Participant Accounts

 

Each participant’s account is credited for participant contributions and allocations of the Employer’s contributions and the Plan’s earnings. Investment earnings are allocated proportionately among all participants’ accounts in an amount that bears the same ratio of their account balance to the total fund balance.

 

Participant Loans

 

All employees that invest in the Plan can borrow from their accounts in accordance with the provisions of the Plan. Amounts borrowed by the participant are transferred from one or more of the investment funds. The participant pays interest on the loan based on market interest rates at the date of the loan. This interest is credited to the participant’s account balance. Both the maximum amounts available and repayment terms for such borrowings are restricted under provisions of the Plan.
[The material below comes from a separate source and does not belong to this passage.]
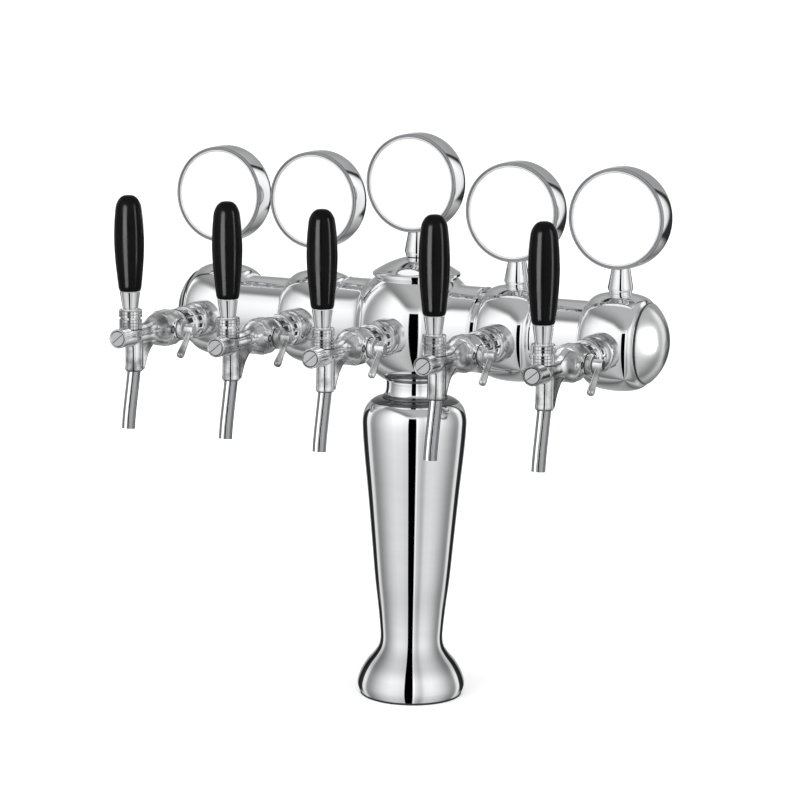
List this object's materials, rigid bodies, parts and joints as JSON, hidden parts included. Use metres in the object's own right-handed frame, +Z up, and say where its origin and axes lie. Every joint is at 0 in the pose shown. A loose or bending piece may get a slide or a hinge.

The benefit to which a participant is entitled is the benefit that can be provided from the participant’s vested account.

 

Vesting

 

Participants’ contributions and related investment income become vested at the time they are credited to the participants’ accounts.  In addition, employees vest immediately in employer-matching contributions.

 

The Plan was amended effective January 1, 2007, to create two different vesting schedules for employee discretionary profit-sharing contributions: one for pre-2007 discretionary profit-sharing contributions (and related investment income) and one for post-2006 discretionary profit-sharing contributions (and related investment income).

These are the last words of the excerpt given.